Bethany Home survivors: a ‘modest proposal’?

Published in Editorial, Issue 5 (September/October 2013), Volume 21

1As a bimonthly history magazine it is unusual for History Ireland to ‘break’ a story which then goes on to become national news. The exception was Niall Meehan’s ‘Platform’ piece—‘Church and state bear responsibility for the Bethany Home’—published three years ago (HI 18.5, Sept./Oct. 2010). Up to that point, particularly in the wake of the Ryan Report the previous year, the focus of attention had been on abuse—sexual, physical and psychological—in Catholic-run institutions.

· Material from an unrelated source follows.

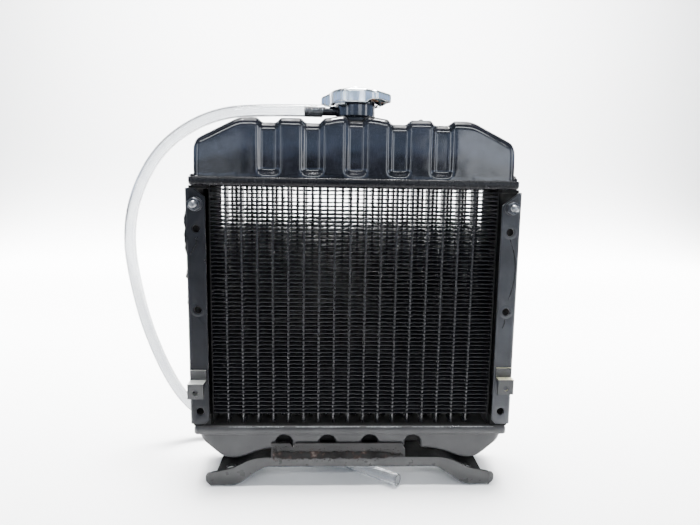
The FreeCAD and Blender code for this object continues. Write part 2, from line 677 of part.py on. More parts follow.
def bolts():
    heads, washers, nuts = [], [], []
    back = "-sizes.bracket_face + sizes.bracket_sheet"
    for k, side in enumerate(("-", "")):
        x = side + "sizes.hole_x"
        shank = rod(f"bolt_shank{k}", (x, "-sizes.bolt_tip", "sizes.bolt_height"), "sizes.bolt_radius",
                    "sizes.bolt_tip - sizes.bracket_face + sizes.bracket_sheet", "y")
        head = hexagon_on(f"bolt_head{k}", x, back, "5.7", "4")
        heads.append(fuse(f"bolt{k}", shank, head))
        washers.append(tube(f"washer{k}", (x, "-sizes.bracket_face - 1.4", "sizes.bolt_height"), "6.2",
                            "sizes.bolt_radius", "1.4", "y"))
        nuts.append(cut(f"nut{k}", hexagon_on(f"nut_hex{k}", x, "-sizes.bracket_face - 6.4", "5.7", "5"),
                        rod(f"nut_bore{k}", (x, "-sizes.bracket_face - 7", "sizes.bolt_height"),
                            "sizes.bolt_radius", "6", "y")))
    piece("bracket_bolts", group("bracket_bolts", *heads))
    piece("bracket_washers", group("bracket_washers", *washers))
    piece("bracket_nuts", group("bracket_nuts", *nuts))


def hexagon_on(name, x, low_y, circumradius, thick):
    """Six-sided head or nut about a bracket bolt's axis."""
    item = DOC.addObject("Part::Prism", name)
    item.Polygon = 6
    item.Placement = Placement(Vector(), Rotation(Vector(1, 0, 0), -90))
    item.setExpression("Circumradius", circumradius)
    item.setExpression("Height", thick)
    return place(item, (x, low_y, "sizes.bolt_height"))


def clip(label, side, top, ledge):
    """Stepped tab: plate on the flange, ledge towards the front, plate hanging from the ledge."""
    low_x = "-143.4" if side else "129.6"
    face = "-sizes.bracket_face"
    back_plate = block(label + "_back", (low_x, face + " - 2", f"{top} - 8.5"), ("13.8", "2", "8.5"))
    shelf = block(label + "_shelf", (low_x, f"{face} - {ledge}", f"{top} - 10.5"), ("13.8", str(ledge), "2"))
    front_plate = block(label + "_front", (low_x, f"{face} - {ledge}", f"{top} - 22"), ("13.8", "2", "12"))
    bore = rod(label + "_bore", (side + "136.5", f"{face} - {ledge} - 1", f"{top} - 16.5"), "2.4", "4", "y")
    piece(label, cut(label, fuse(label + "_plates", back_plate, shelf, front_plate), bore))


def brackets():
    bracket("side_bracket_left", "-", 9.3, 7.6)
    bracket("side_bracket_right", "", 14.0, 11.4)
    bolts()
    clip("shroud_clip_left", "-", 109.4, 13.0)
    clip("shroud_clip_right", "", 112.4, 9.0)
    nut = cut("clip_nut", rod("clip_nut_out", ("-136.5", "-sizes.bracket_face - 11", "92.9"), "4.4", "3.5", "y"),
              rod("clip_nut_in", ("-136.5", "-sizes.bracket_face - 12", "92.9"), "2.4", "6", "y"))
    piece("clip_nut", nut)


# ---- saddle ----------------------------------------------------------------------------------

def saddle():
    """Pressed channel under the lower tank: arched web, flange in front and behind, two feet."""
    owner = body("mounting_saddle")
    top, rise = "sizes.saddle_sheet", "sizes.saddle_rise"
    under = [("-127", "0"), ("-104", "0"), ("-80", rise), ("80", rise), ("104", "0"), ("127", "0")]
    over = [("127", top), ("104.8", top), ("80.8", f"{rise} + {top}"), ("-80.8", f"{rise} + {top}"),
            ("-104.8", top), ("-127", top)]
    web = outline(sketch(owner, "saddle_web", "XZ_Plane"), under + over)
    pad(owner, web, "2 * sizes.saddle_half", symmetric=True)
    crest = [("127", "0"), ("132", "5"), ("132", "12.5"), ("122", "14.5"), ("108", "17.5"), ("90", "26.5"),
             ("80", "28")]
    right = crest[1:]
    left = [("-" + x, z) for x, z in reversed(right)]
    for name, low in (("saddle_front", "sizes.saddle_half - sizes.saddle_sheet"),
                      ("saddle_rear", "-sizes.saddle_half")):
        side = outline(sketch(owner, name, "XZ_Plane", low), under + right + left)
        pad(owner, side, "sizes.saddle_sheet")
    for radius, corners in ((9.0, ((104, 0), (80, 17.5), (80.8, 20), (104.8, 2.5), (80, 28))),
                            (9.0, ((90, 26.5), (108, 17.5), (122, 14.5))),
                            (3.5, ((132, 12.5), (132, 5)))):
        spots = [(side * x, z) for x, z in corners for side in (-1, 1)]
        round_edges(owner, radius, lambda edge, spots=spots: any(near(edge, x, z) for x, z in spots))
    holes = sketch(owner, "foot_holes", "XY_Plane", "5")
    for x in ("-sizes.foot_hole_x", "sizes.foot_hole_x"):
        circle(holes, (x, "0"), "sizes.foot_hole_radius")
    pocket(owner, holes, "10")
    piece("mounting_saddle", owner)

    face = "(sizes.header_depth / 2 - sizes.sheet)"
    front = body("saddle_pad_front")
    shape = outline(sketch(front, "pad_outline", "XZ_Plane", face), [
        ("-72.6", "28"), ("49", "28"), ("49", "36"), ("47.2", "38.2"), ("47.8", "40"), ("45", "41.5"),
        ("-50.5", "41.5"), ("-53", "37.5"),
        ("-56", "41.5"), ("-72.6", "41.5")])
    pad(front, shape, "2")
    piece("saddle_pad_front", front)
    piece("saddle_pad_rear", block("saddle_pad_rear", ("-60", face, "28"), ("120", "2", "13.5")))
    weld_front = rod("weld_front", ("-71", "-sizes.saddle_half - 0.4", "28.1"), "1.4", "118", "x")
    weld_rear = rod("weld_rear", ("-58", "sizes.saddle_half + 0.4", "28.1"), "1.4", "116", "x")
    flats = [block("weld_flat_front", ("-80", f"-{face} - 2", "20"), ("160", "20", "20")),
             block("weld_flat_rear", ("-80", f"{face} + 2 - 20", "20"), ("160", "20", "20"))]
    piece("saddle_welds", group("saddle_welds", cut("weld_bead_front", weld_front, flats[0]),
                                cut("weld_bead_rear", weld_rear, flats[1])))


# ---- hose ------------------------------------------------------------------------------------

def hose_path():
    """Straight runs joined by tangent arcs, each as large as its two runs allow."""
    points = [Vector(*p) for p in HOSE_ROUTE]
    edges = []
    last = points[0]
    radii = []
    for before, corner, after in zip(points, points[1:], points[2:]):
        back = (before - corner).normalize()
        ahead = (after - corner).normalize()
        half_turn = (math.pi - back.getAngle(ahead)) / 2
        reach = 0.45 * min((before - corner).Length, (after - corner).Length)
        radius = reach / math.tan(half_turn)
        middle_way = (back + ahead).normalize()
        middle = corner + middle_way * (radius / math.cos(half_turn) - radius)
        edges.append(Part.LineSegment(last, corner + back * reach).toShape())
        edges.append(Part.Arc(corner + back * reach, middle, corner + ahead * reach).toShape())
        last = corner + ahead * reach
        radii.append(radius)
    edges.append(Part.LineSegment(last, points[-1]).toShape())
    print("hose radii", [round(radius) for radius in radii])
    return Part.Wire(edges)


def hose():
    path = hose_path()
    along = Vector(*HOSE_ROUTE[1]) - Vector(*HOSE_ROUTE[0])
    discs = [Part.Face(Part.Wire(Part.Circle(Vector(*HOSE_ROUTE[0]), along, radius).toShape()))
             for radius in (HOSE_RADIUS, HOSE_BORE)]
    shape = path.makePipe(discs[0]).cut(path.makePipe(discs[1]))
    section = math.pi * (HOSE_RADIUS ** 2 - HOSE_BORE ** 2)
    print("hose length", round(path.Length, 1), "volume ratio", round(shape.Volume / section / path.Length, 4))
    item = DOC.addObject("Part::Feature", "overflow_hose")
    item.Shape = shape
    item.Label = "overflow_hose"
    PIECES.append(item)


# ---- all of it -------------------------------------------------------------------------------

def build():
    fill_sheet()
    core()
    headers()
    tanks()
    neck()
    pipe("inlet_pipe", "sizes.inlet_x", "sizes.inlet_height", "sizes.inlet_radius")
    pipe("outlet_pipe", "sizes.outlet_x", "sizes.outlet_height", "sizes.outlet_radius")
    drain()
    cap_shell()
    cap_core()
    valves()
    springs()
    brackets()
    saddle()
    hose()
    DOC.recompute()


def export():
    failed = [item.Name for item in DOC.Objects if {"Invalid", "Error"} & set(item.State)]
    if failed:
        raise ValueError(f"failed objects: {failed}")
    os.makedirs("parts", exist_ok=True)
    for item in PIECES:
        if item.Shape.isNull() or not item.Shape.isValid() or not item.Shape.Solids:
            raise ValueError(f"{item.Label} has no valid solid")
        item.Shape.exportStep(f"parts/{item.Label}.step")
        box = item.Shape.BoundBox
        print(f"{item.Label:24s} {len(item.Shape.Solids):3d} {item.Shape.Volume:10.1f}  "
              f"X {box.XMin:7.1f} {box.XMax:7.1f}  Y {box.YMin:6.1f} {box.YMax:6.1f}  "
              f"Z {box.ZMin:6.1f} {box.ZMax:6.1f}")


build()
export()
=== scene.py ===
"""Looks of a small soldered radiator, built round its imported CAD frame.

The frame is in metres. Shapes below are given in millimetres in the same frame and scaled once,
when a mesh is made: +X to the right along the tanks, +Y to the back, +Z up from the floor.
"""

import math
import random

import bmesh
import bpy
from mathutils import Matrix, Vector, noise


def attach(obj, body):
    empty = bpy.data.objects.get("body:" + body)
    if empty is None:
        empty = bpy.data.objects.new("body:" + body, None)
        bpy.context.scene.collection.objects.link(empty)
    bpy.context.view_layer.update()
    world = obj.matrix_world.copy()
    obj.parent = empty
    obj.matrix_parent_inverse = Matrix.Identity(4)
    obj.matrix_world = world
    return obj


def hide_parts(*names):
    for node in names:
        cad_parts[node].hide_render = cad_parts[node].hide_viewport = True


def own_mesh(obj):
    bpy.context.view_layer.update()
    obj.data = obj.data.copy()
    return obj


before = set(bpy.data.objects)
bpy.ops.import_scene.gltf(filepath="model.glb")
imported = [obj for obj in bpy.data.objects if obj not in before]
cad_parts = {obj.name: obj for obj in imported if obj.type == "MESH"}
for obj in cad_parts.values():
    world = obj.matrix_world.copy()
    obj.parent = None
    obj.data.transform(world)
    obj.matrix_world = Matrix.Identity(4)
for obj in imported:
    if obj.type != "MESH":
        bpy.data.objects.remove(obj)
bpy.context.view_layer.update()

MM = 0.001
rng = random.Random(7)

# Heights and places that several pieces share, in millimetres.
CORE_Y = -12.0
TANK_LENGTH = 138.0
TANK_DEPTH = 29.5
TANK_SHEET = 1.2
UPPER_PLATE = 271.2
LOWER_PLATE = 57.3
BRACKET_OUT = 145.2
BRACKET_IN = 128.0
BRACKET_LOW = 58.7
BRACKET_HIGH = 269.1
FLANGE_FRONT = -41.0
HOLE_X = 136.0
HOLE_RADIUS = 3.3
HOLE_HEIGHTS = (234.5, 163.6, 70.7)
BOLT_HEIGHT = 255.5
CAP_SKIRT = 343.5
CAP_TOP = 358.4
CAP_TURN = math.radians(-38)

CAMERA_PLACE = (-0.0198, -0.4804, 0.26415)
CAMERA_ANGLES = (2.085, 7.44, -0.85)
CAMERA_LENS = 26.2


# ---- camera and hose -------------------------------------------------------------------------

def make_camera():
    """Camera from its yaw to the right, its pitch down and its roll."""
    yaw, pitch, roll = (math.radians(a) for a in CAMERA_ANGLES)
    forward = Vector((math.sin(yaw) * math.cos(pitch), math.cos(yaw) * math.cos(pitch), -math.sin(pitch)))
    right = Vector((math.cos(yaw), -math.sin(yaw), 0.0))
    down = forward.cross(right)
    side = right * math.cos(roll) + down * math.sin(roll)
    below = down * math.cos(roll) - right * math.sin(roll)
    data = bpy.data.cameras.new("camera")
    data.sensor_width = 36.0
    data.lens = CAMERA_LENS
    data.clip_start = 0.02
    camera = bpy.data.objects.new("camera", data)
    bpy.context.scene.collection.objects.link(camera)
    turn = Matrix((side, -below, -forward)).transposed()
    camera.matrix_world = Matrix.Translation(CAMERA_PLACE) @ turn.to_4x4()
    bpy.context.scene.camera = camera


make_camera()

# The free hose's route, the same corners as in the CAD source.
HOSE_ROUTE = [
    (-28.0, -12.0, 338.7), (-78.5, -11.0, 339.4), (-129.5, -3.0, 336.0), (-177.0, 6.0, 309.5),
    (-206.5, 15.0, 266.0), (-218.0, 22.0, 221.5), (-215.0, 28.0, 175.0), (-206.5, 35.0, 124.0),
    (-187.0, 44.0, 65.5), (-165.0, 51.0, 32.0), (-125.0, 54.0, 5.5), (-72.0, 42.0, 5.5),
    (-30.0, 12.0, 5.5), (8.0, -20.0, 5.5), (42.5, -46.5, 7.5),
]
HOSE_RADIUS = 5.5
HOSE_BORE = 4.0
HOSE_SLANT = 1.4


# ---- mesh helpers ----------------------------------------------------------------------------

def clamp(value):
    """Value kept between 0 and 1."""
    return max(0.0, min(1.0, value))


def ease(low, high, value):
    """0 below low, 1 above high, smooth between."""
    t = clamp((value - low) / (high - low))
    return t * t * (3 - 2 * t)


def rough(point, scale, seed=0.0):
    """Smooth noise, about -1 to 1, with bumps about scale millimetres across."""
    x, y, z = point
    return noise.noise(Vector((x / scale + seed, y / scale - seed, z / scale + 2 * seed)))


def around(count):
    """Angles evenly spread over one turn."""
    return [2 * math.pi * k / count for k in range(count)]


def mesh_of(name, points, faces, smooth=40):
    """Mesh from points in millimetres; edges sharper than smooth degrees stay sharp."""
    mesh = bpy.data.meshes.new(name)
    mesh.from_pydata([(x * MM, y * MM, z * MM) for x, y, z in points], [], faces)
    mesh.update()
    finish_mesh(mesh, smooth)
    return mesh


def finish_mesh(mesh, smooth=40):
    """Normals outwards, smooth shading with sharp edges kept."""
    work = bmesh.new()
    work.from_mesh(mesh)
    bmesh.ops.remove_doubles(work, verts=work.verts, dist=1e-6)
    bmesh.ops.recalc_face_normals(work, faces=work.faces)
    work.to_mesh(mesh)
    work.free()
    mesh.shade_smooth()
    mesh.set_sharp_from_angle(angle=math.radians(smooth))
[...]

Bethany, which operated between 1922 and 1972, while ostensibly secular and not run directly by the Church of Ireland, was a Protestant institution run by a trust. What was revealed for the first half of its existence was an alarmingly high mortality rate amongst its inmates, owing to neglect; to add insult to injury, many of these (over 200) ended up in unmarked graves in Mount Jerome cemetery. The state—apart from expressing concerns at proselytism—turned a blind eye.
As the debate developed over the following months and years, and as previously excluded groups such as the Magdalene survivors gained admittance to long-overdue redress schemes, hopes were raised that Bethany survivors too would finally get justice. After all, this was also an institution over which the state had a duty of care and into which the courts could consign non-Catholic females for crimes ranging from petty theft to infanticide.
What, then, are we to make of Justice Minister Alan Shatter’s statement in July, refusing redress to Bethany Home survivors? He explained that some children were in the home’s care for less than two weeks. This is true; 46 children born in the home fall into this category. But they are also dead and buried, along with 173 older Bethany children, in Mount Jerome cemetery. The minister said that there was no sexual abuse in the home. It did, however, take place in some private homes and institutions to which children were subsequently sent, as several survivors can attest. Alan Shatter also stated that the reason Bethany was denied redress was because it was a ‘mother and baby’ home. That is a misnomer, as Bethany was an abandoned babies’ home, described as a ‘children’s home’ in a 1938 inspection report. Just like the Magdalenes, unwed mothers were sent there as a punishment to hide, give birth and leave. Why is the state absolved of blame if it uses that designation? Minister Shatter did, however, offer a ‘modest’ contribution towards a Mount Jerome memorial, an unfortunate use of words reminiscent of Jonathan Swift’s Modest proposal. At least Swift was being deliberately satirical.